Their departure set off celebrations among civilians and armed men in Sadr City, the sprawling Shiite district controlled by the Mahdi Army militia loyal to anti-American cleric Muqtada al-Sadr. Small groups of men and children danced in circles chanting slogans praising and declaring victory for al-Sadr, whose political support is crucial to the prime minister’s governing coalition.

The prime minister’s challenge to U.S. conduct of the war was the latest in a series of acts designed to force the American hand and test Washington’s readiness to give him a greater say in securing the world’s most violent capital.

Al-Maliki finds himself in a maze of conflicting political pressures. After the Bush administration unveiled a plan last week for Iraq’s government to adopt timelines for progress, especially in curbing violence, al-Maliki accused Washington of infringing on national sovereignty. There was no doubt he was talking tough to show both the Americans and his political base that he would not be pushed around.

The prime minister has further said that he feels stanching bloodshed might be better handled by Iraqi forces, although his argument does not wash given the present state of his military. Yesterday, Defense Secretary Donald H. Rumsfeld endorsed a proposal to spend at least $1 billion to expand the size and accelerate the training and equipping of Iraqi security forces.

Sen. Jack Reed, a member of the Armed Services Committee, said al-Maliki was yielding to sectarian pressure and undermining U.S. efforts to curb attacks. “Today, the critical issue in Iraq is whether the Maliki government can muster the political will to confront those who use violence to destabilize Iraq,” Reed, a Rhode Island Democrat, said in a statement.

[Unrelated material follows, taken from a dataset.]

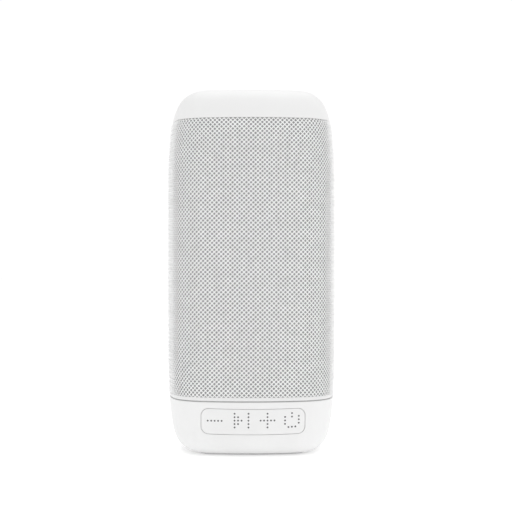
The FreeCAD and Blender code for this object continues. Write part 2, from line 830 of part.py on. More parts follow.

Al-Maliki’s move yesterday came three days after his closest aide, Hassan al-Suneid, said unabashedly that the prime minister was trying to capitalize on American voter discontent with the war and White House reluctance to open a public fight with the Iraqi leader just before the midterm election. Much of the discontent is fueled by soaring death tolls among U.S. troops and their inability to contain raging sectarian violence three and a half years after the ouster of Saddam Hussein.